Nutrition – base of vfuel and diluted grape juice (1/3 juice, 2/3 water).  Mixed in some perpetuem.  The hard boiled eggs and nut butters, while they worked in training, were not great in Pb.  I think it was the fact that the 1st hard boiled egg I almost choked on, and the 1st nut butter I had was plain almond butter and was very dry.  The almond butter + honey, or the hazelnut + chocolate, worked better.  I also used the broths and noodles at the aid stations, ate some ptotatoe chips here and there, a couple of small boiled potatoes, half a hamburger at inbound/hatchery, etc.   Nutrition was pretty good throughout the race — there were times I just didn’t want to eat, mostly on the climbs up Hope and Powerline, but I was always able to force a vfuel down and those seem to sit very well in my stomach.

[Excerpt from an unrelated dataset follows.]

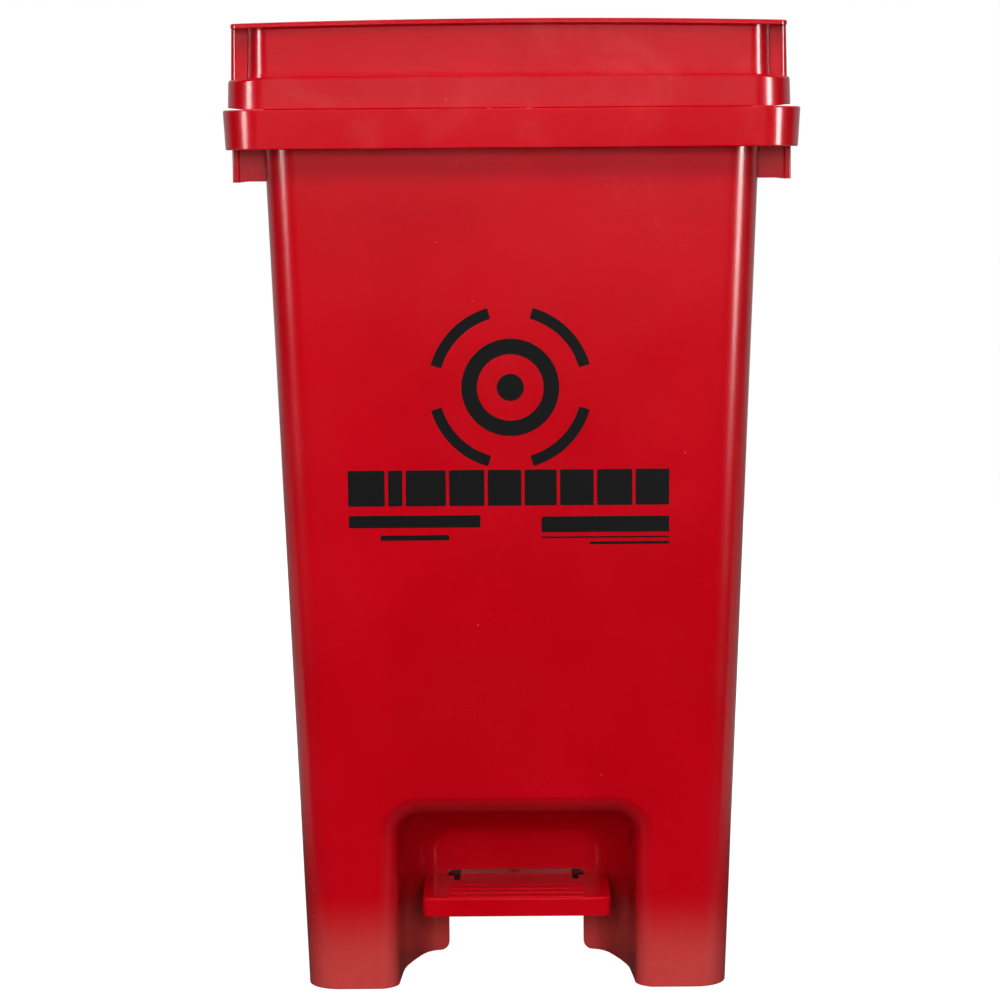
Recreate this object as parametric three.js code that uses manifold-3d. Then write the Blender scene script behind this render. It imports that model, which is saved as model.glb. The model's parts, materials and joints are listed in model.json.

Gear:  Love the new Ultimate Direction AK pack!  Used under armor compression shorts under go lite shorts the entire race, and a 200 weight short sleeve ice breaker body fit T.   Had arm warmers and a hat.  I did get chilly after midnight, even with a 320 weight icebreaker “sweater” on, and had to borrow Gordo’s down jacket a bit.  Started in injinj toe socks for the 1st 60, then switched to a dry pair of thin smart wools.  Lights – might consider a new set up in the future — mine are now a few years old and it shows — lights have come a long long ways!  Used bodyglide and runners guard for chaffing, which was fairly minimal.  (A lot less sweat in CO than I’m used to on the East Coast!)

What didn’t work:

Nothing really jumps out as not working.  Even the wood sticks I picked up to help me over Hope Pass were mostly ok, though I’d consider trekking poles in the future, at least for the big climbs.